Task prompt
Produce word for word the lines of the data below running from the one that has "0.22, 0.04), 0.45)" to the one that has "# # A wet burrito on its oval platter", inclusive, and no others.

Supplied material
***
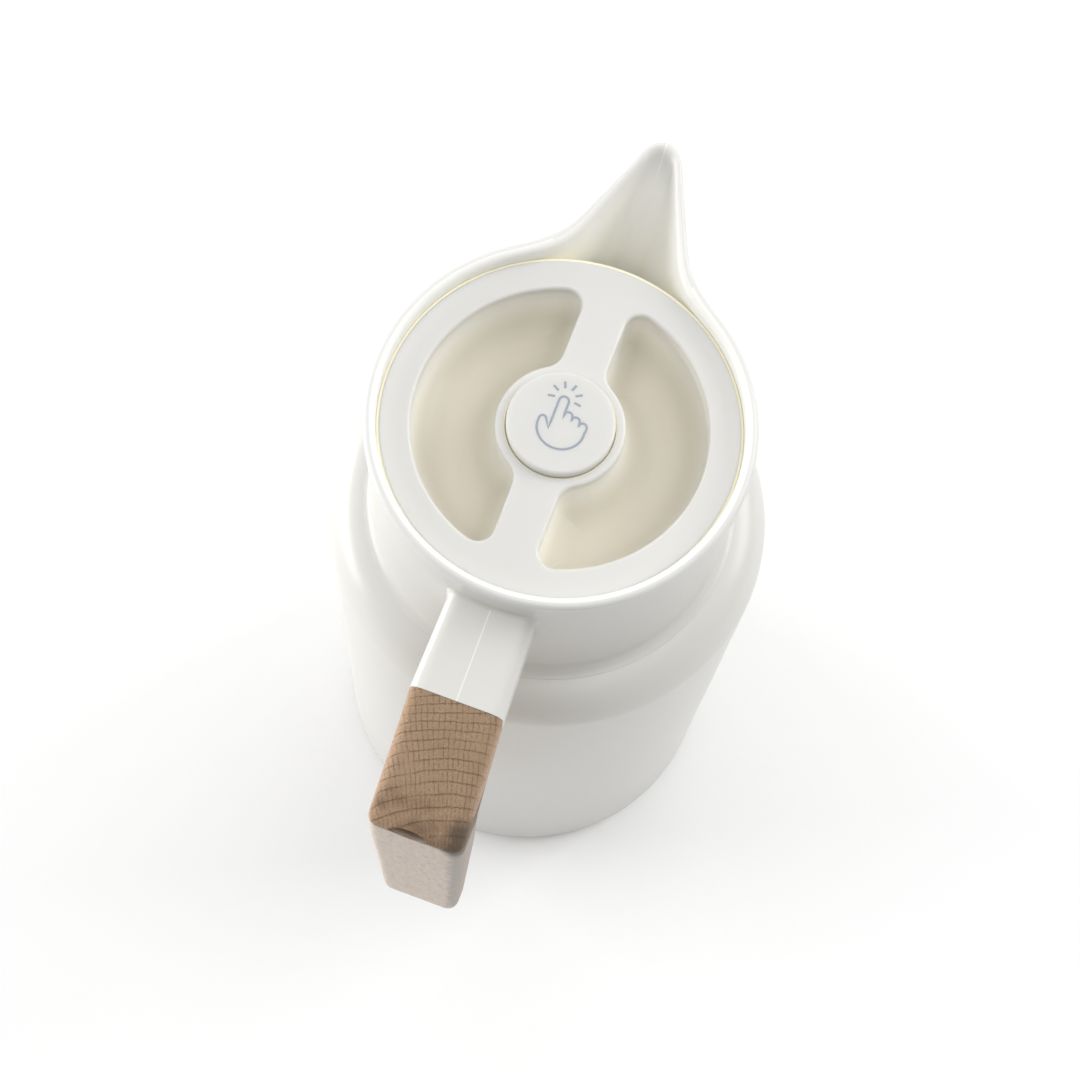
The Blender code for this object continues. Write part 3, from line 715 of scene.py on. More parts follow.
***
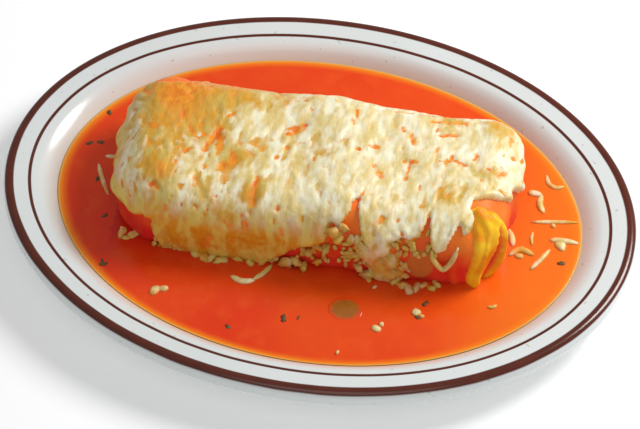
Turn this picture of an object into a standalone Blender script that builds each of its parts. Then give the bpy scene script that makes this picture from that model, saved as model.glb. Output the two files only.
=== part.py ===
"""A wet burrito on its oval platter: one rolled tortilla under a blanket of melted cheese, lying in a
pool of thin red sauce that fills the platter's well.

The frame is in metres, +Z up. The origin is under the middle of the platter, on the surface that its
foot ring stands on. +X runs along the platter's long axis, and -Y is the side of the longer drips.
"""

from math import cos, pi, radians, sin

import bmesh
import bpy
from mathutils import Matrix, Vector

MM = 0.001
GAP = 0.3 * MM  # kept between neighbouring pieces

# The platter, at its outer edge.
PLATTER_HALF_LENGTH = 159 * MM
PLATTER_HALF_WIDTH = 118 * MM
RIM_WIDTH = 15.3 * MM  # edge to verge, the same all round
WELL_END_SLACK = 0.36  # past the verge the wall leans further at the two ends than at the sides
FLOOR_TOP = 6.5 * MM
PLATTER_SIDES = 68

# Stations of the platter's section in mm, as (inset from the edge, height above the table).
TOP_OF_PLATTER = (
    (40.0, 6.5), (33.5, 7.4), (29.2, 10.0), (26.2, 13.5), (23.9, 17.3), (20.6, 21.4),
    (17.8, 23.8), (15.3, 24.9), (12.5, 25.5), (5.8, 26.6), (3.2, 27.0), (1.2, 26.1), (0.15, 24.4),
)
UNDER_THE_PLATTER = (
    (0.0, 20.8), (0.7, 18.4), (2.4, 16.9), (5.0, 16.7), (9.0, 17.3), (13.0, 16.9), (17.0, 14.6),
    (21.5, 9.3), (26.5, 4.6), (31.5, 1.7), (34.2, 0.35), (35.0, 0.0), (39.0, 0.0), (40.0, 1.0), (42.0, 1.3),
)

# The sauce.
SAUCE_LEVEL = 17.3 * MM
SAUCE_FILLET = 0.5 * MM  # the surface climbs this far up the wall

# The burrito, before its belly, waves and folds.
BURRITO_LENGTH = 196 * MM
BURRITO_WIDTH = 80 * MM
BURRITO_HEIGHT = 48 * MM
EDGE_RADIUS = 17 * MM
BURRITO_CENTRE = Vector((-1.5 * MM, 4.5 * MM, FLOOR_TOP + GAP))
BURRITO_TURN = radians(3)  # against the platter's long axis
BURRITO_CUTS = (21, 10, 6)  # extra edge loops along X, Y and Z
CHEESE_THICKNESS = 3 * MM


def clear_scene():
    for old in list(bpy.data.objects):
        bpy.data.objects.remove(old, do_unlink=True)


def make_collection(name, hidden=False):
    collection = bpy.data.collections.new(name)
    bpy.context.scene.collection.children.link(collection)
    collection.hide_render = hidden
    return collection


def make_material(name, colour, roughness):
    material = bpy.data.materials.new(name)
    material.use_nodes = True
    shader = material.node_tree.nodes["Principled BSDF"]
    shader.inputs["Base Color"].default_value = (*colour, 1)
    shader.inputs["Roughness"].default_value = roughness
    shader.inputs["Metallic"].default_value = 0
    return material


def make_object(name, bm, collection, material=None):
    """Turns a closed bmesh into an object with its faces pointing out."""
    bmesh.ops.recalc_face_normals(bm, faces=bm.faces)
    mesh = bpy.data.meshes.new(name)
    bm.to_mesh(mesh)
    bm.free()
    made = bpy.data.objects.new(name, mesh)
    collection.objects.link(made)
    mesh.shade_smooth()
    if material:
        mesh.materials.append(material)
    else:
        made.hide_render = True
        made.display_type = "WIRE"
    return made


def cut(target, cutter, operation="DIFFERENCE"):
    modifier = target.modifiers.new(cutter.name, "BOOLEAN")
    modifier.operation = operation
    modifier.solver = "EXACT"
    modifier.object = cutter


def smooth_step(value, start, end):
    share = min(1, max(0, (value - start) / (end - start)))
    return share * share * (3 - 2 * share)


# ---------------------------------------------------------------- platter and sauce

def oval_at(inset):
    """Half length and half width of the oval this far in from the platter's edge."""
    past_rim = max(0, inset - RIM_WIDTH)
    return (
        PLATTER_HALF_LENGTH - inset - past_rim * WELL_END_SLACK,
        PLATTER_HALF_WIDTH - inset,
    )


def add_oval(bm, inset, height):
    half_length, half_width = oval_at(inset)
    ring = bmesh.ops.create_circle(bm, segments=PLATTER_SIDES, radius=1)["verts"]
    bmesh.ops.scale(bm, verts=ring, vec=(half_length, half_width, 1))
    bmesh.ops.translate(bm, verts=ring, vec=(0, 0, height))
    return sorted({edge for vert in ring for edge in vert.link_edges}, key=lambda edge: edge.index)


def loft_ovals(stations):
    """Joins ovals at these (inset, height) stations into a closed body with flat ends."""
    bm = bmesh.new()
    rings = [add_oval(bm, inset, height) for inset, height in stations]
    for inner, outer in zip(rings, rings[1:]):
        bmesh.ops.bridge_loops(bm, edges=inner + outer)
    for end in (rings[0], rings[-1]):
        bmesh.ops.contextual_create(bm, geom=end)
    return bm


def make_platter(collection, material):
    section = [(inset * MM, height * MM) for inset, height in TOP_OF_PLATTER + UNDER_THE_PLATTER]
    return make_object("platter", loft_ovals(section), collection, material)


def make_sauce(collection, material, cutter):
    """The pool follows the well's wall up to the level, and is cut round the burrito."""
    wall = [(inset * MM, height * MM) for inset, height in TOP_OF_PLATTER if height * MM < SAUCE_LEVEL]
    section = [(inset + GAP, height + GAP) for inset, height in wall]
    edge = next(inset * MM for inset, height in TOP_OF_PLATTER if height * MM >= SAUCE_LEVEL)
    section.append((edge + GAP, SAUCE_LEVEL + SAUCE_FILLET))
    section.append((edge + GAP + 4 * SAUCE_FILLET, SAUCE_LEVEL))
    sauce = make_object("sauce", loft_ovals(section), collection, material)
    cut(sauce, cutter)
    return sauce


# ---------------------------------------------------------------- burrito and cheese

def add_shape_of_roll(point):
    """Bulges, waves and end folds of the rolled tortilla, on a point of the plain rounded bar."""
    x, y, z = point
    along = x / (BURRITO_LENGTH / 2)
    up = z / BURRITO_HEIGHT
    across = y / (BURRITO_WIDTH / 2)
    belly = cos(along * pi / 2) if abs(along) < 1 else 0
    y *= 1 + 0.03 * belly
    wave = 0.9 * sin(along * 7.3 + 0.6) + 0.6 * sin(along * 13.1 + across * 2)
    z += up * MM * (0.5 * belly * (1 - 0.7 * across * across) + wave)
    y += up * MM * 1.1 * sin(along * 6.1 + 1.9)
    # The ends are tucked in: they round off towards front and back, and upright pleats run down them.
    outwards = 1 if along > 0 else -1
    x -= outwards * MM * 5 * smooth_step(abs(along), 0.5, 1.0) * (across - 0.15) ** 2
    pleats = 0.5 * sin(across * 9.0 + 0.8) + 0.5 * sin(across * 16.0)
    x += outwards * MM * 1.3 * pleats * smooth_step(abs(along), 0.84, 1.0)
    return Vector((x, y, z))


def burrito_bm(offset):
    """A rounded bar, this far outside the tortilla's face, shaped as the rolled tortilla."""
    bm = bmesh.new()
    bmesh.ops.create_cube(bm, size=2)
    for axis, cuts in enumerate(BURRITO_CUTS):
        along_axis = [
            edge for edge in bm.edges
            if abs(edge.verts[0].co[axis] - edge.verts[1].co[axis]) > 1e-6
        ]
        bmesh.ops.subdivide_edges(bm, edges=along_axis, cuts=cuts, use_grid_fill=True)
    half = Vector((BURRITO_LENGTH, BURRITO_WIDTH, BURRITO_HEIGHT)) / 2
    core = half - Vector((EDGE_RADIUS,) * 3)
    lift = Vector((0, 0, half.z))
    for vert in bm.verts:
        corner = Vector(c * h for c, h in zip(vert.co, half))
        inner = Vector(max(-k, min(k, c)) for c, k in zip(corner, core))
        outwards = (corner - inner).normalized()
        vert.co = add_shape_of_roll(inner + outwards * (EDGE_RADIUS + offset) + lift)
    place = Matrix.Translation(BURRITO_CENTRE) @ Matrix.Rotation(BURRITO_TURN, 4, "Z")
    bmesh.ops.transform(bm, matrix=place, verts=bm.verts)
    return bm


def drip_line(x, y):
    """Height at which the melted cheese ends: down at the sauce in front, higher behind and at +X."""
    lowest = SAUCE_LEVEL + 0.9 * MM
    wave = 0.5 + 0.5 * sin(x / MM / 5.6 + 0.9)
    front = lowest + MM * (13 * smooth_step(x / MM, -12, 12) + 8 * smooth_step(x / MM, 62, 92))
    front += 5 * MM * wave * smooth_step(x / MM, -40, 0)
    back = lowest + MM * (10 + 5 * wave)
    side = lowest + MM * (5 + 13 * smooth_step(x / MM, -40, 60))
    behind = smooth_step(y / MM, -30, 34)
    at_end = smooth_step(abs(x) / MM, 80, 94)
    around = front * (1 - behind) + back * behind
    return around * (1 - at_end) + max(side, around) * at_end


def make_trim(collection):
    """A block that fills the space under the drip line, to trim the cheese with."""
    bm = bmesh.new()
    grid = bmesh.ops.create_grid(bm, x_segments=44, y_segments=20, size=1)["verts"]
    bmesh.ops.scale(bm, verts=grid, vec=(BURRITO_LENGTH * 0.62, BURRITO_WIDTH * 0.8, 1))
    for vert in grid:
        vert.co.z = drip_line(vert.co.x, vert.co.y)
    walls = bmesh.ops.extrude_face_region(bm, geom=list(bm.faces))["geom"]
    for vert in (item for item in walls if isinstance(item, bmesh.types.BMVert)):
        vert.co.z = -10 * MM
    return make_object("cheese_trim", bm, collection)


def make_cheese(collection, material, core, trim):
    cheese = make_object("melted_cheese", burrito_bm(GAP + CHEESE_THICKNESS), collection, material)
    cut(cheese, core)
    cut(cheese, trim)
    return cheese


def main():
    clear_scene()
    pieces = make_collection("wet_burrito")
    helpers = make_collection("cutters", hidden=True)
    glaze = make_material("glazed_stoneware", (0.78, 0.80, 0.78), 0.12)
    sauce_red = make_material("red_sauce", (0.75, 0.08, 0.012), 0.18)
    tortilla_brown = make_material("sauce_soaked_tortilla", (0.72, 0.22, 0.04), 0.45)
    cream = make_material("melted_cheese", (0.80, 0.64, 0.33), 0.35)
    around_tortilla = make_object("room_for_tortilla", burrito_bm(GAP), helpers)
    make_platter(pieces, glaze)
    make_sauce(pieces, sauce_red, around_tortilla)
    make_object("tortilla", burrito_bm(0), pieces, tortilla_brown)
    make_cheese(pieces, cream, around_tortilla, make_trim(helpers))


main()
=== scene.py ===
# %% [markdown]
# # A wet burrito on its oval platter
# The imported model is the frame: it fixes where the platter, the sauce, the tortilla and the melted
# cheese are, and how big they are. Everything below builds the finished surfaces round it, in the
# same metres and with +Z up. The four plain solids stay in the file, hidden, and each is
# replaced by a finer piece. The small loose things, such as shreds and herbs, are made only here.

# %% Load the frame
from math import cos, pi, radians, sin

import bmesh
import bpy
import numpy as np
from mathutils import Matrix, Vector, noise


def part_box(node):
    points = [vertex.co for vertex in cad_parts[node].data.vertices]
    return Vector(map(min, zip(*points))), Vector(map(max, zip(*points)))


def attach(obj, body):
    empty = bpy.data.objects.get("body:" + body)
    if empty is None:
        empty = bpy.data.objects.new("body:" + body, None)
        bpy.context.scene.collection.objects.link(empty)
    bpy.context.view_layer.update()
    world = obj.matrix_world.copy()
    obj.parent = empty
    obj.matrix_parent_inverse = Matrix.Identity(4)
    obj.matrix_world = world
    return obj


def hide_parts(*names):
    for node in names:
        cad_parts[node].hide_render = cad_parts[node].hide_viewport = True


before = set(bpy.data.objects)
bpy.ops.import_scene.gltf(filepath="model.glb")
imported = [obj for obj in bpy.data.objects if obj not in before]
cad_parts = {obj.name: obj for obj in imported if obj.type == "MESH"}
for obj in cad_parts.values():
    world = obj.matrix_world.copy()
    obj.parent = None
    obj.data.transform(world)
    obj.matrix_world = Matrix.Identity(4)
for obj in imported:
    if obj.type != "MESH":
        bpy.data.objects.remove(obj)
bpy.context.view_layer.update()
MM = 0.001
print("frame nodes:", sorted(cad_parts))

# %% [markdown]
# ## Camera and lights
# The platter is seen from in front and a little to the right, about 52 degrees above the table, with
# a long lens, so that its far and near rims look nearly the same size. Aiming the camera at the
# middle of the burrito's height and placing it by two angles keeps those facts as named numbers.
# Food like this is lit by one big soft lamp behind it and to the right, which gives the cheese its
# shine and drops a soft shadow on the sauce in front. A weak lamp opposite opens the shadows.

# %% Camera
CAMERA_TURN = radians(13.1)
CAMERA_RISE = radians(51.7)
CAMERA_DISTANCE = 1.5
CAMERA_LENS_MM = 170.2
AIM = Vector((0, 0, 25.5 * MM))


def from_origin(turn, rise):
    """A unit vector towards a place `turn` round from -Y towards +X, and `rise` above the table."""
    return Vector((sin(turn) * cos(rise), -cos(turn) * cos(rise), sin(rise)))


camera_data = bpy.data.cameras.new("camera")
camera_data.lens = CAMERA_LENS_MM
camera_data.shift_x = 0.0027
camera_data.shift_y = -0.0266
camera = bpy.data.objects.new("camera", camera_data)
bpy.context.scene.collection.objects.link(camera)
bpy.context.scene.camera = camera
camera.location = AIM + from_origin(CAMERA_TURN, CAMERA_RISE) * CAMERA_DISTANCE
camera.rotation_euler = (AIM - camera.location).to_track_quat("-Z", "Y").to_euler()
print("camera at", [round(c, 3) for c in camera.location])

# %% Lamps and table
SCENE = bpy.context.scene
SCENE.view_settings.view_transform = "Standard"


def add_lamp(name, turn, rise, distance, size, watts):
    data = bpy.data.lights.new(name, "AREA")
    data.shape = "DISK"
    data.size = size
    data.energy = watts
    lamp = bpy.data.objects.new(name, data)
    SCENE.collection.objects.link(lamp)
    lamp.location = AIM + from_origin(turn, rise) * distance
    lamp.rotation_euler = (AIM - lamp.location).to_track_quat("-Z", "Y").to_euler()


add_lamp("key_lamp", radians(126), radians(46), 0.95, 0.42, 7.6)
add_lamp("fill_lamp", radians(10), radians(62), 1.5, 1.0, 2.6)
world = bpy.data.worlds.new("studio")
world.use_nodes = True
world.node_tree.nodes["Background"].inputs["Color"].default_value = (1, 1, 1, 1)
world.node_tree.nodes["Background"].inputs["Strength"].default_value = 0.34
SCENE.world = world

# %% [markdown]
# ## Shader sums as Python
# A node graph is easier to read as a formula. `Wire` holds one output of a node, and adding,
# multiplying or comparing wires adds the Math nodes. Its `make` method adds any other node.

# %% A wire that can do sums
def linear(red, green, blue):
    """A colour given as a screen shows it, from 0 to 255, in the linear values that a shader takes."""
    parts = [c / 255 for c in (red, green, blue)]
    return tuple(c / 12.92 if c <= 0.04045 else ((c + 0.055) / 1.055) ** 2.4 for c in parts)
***
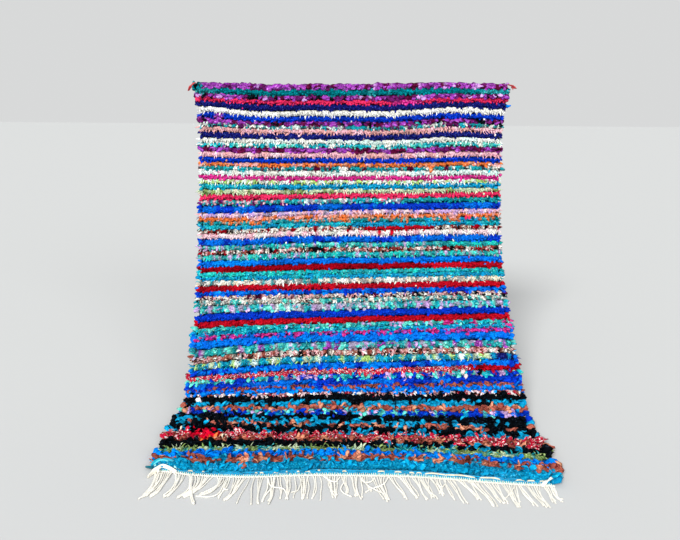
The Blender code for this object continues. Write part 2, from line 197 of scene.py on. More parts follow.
***
Response for this exercise
    tortilla_brown = make_material("sauce_soaked_tortilla", (0.72, 0.22, 0.04), 0.45)
    cream = make_material("melted_cheese", (0.80, 0.64, 0.33), 0.35)
    around_tortilla = make_object("room_for_tortilla", burrito_bm(GAP), helpers)
    make_platter(pieces, glaze)
    make_sauce(pieces, sauce_red, around_tortilla)
    make_object("tortilla", burrito_bm(0), pieces, tortilla_brown)
    make_cheese(pieces, cream, around_tortilla, make_trim(helpers))


main()
=== scene.py ===
# %% [markdown]
# # A wet burrito on its oval platter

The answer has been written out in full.